莱伦·格里特并不是合格的格里特,她不够铁石心肠,她做不到眼睁睁地看着他死。

然后弗雷德终于奔到她身边——不过几秒钟的时间,但她却觉得已经好久了。

莱伦停止施放咒语,此时弗雷德已经向空中发射了红色火花,他扯着她的手拼命地往来时的方向跑,十二岁男孩子的手并不算大,但拽着她的那个力度却十分有力,觉察到那份坚定,她几乎有些羞愧。

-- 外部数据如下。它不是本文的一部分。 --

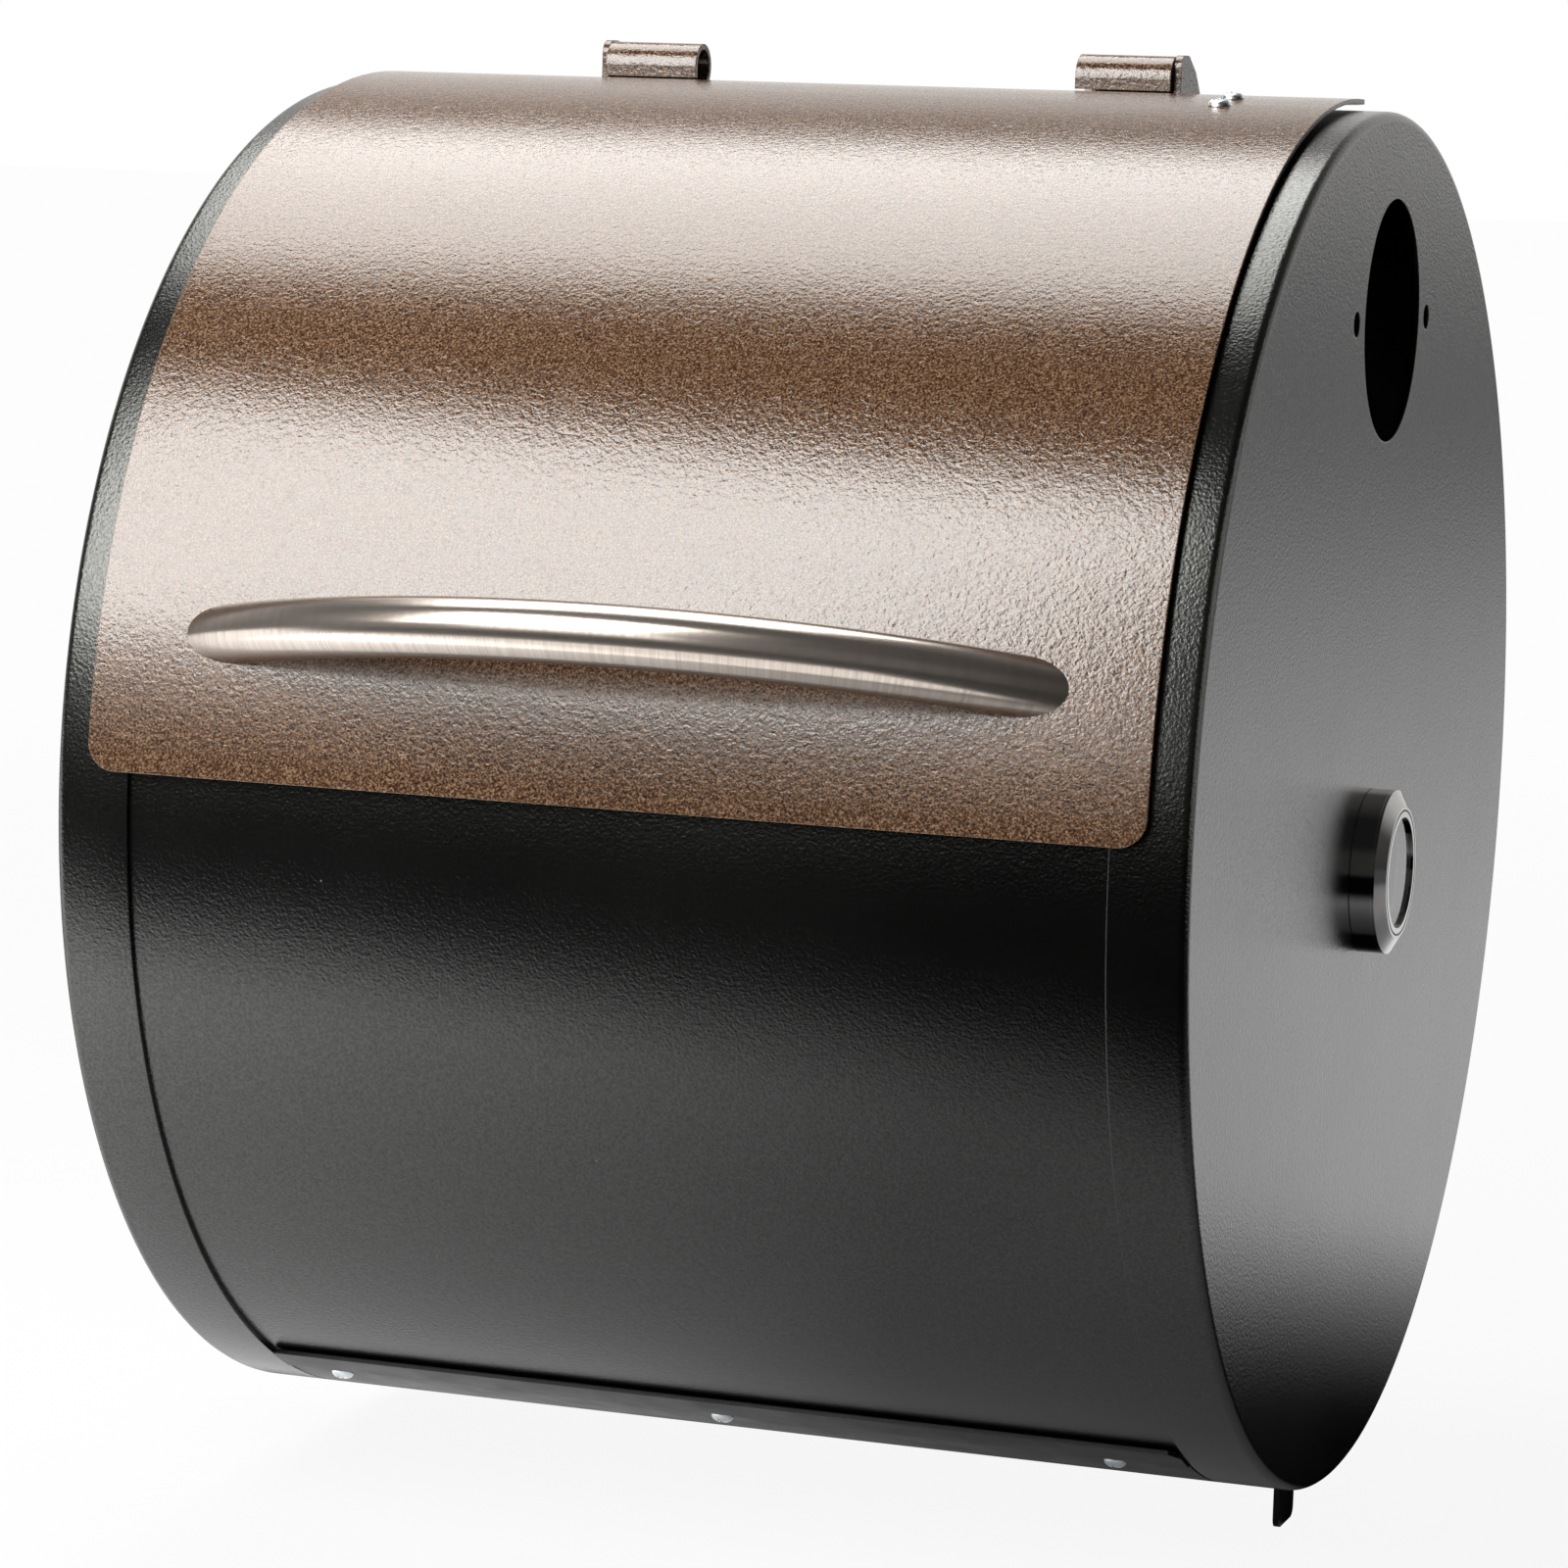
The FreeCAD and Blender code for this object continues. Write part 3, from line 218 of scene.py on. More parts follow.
def black_powder_coat():
    s = Shader("black_powder_coat")
    rounded = s.soft_edges(0.0007)
    pebble = s.noise(1050, 2.0, 0.5, 0.2)
    dimple = s.cells(850, "SMOOTH_F1")
    broad = s.noise(7, 3.0, 0.6)
    height = s.math("SUBTRACT", pebble, s.math("MULTIPLY", dimple, 0.4))
    motes = s.span(s.cells(75), 0.035, 0.02)
    dust = s.math("MULTIPLY", motes, s.span(s.noise(31, 1.0), 0.56, 0.62))
    tone = s.mix(s.span(broad, 0.3, 0.7), (0.0012, 0.0012, 0.0012), (0.0022, 0.0022, 0.0021))
    tone = s.mix(s.math("MULTIPLY", dust, 0.22), tone, (0.4, 0.4, 0.38))
    # Painted highlight: the colour is lighter along sharp edges.
    tone = s.mix(s.math("MULTIPLY", s.painted_edge_highlight(), 0.12), tone, (0.12, 0.12, 0.12))
    s.set(
        Base_Color=tone,
        Roughness=s.span(broad, 0.3, 0.7, 0.20, 0.24),
        IOR=s.span(pebble, 0.35, 0.65, 1.54, 1.69),
        Specular_Tint=(0.985, 1.0, 0.965),
        Normal=s.bump(height, 0.00012, 0.9, rounded),
    )
    return s.material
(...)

是的,格兰芬多是很有勇气,但他们往往也更加鲁莽,而这其中又有一份他们斯莱特林没有的东西——对同伴毫无保留的忠诚。

午夜将至。

莱伦和弗雷德站在海格的小屋边,等着费尔奇来领他们回城堡——现在大门早就已经锁了。

没有人开口,但气氛却是从未有过的友好。

“呃,格里特?”

莱伦慢慢转过头去看他,在灯光下他的红发像要烧起来一般,“怎么,勇敢的韦斯莱?”

“别这么不友好,刚才——呃,谢谢你。”他抬起手挠了挠头,看起来像是不怎么习惯道谢。

“你从来没有说过谢谢吗?”

“我从来没有跟斯莱特林说过谢谢——”他嘟囔道,侧头看了她一眼“真的谢谢。”

莱伦微微点头“我听见了。”

“你应该说不用谢——”

“我觉得你的确应该感谢我,”她说,然后像是想起来什么一般“刚刚你戳痛我的肋骨了,你知道你差一点点摸到我的胸部吗?”

男孩的表情像是刚刚吞下去了一只柠檬。

莱伦侧过脸,一盏等摇摇摆摆地自黑暗中显现了出来,费尔奇来了。

她当先跟了上去,然后她转过头,正好遇上他的眼睛。

她露出一抹笑,看见他微微睁大的双眼,又转了回去。

莱伦:

我简直不敢相信!和韦斯莱一起劳动服务!你做了什么和那一家那两个调皮捣蛋的红毛怪划到同一水平线上?我早就说过——离韦斯莱远点!远点!再远点!!Whyyou always take your course(为什么你总是一意孤行)

妈妈

莱伦:

我对你的选择很失望,斯莱特林值得结交的纯血贵族不少。这个圣诞节我和你妈妈本来是打算带你出席本森的宴会的,不过我想你没有准备好。格兰芬多不是一个好选择。You mull it over(你好好想想吧)

爸爸

“嘿,乔治,不知名女士又送来了一份礼物——《诅咒与反诅咒》……你说她是不是真的十分关注我?”

“我想是你和乔治平时调皮捣蛋的次数太多了,她认为这会对你有帮助……哦,真是该死的细心。”查理说道。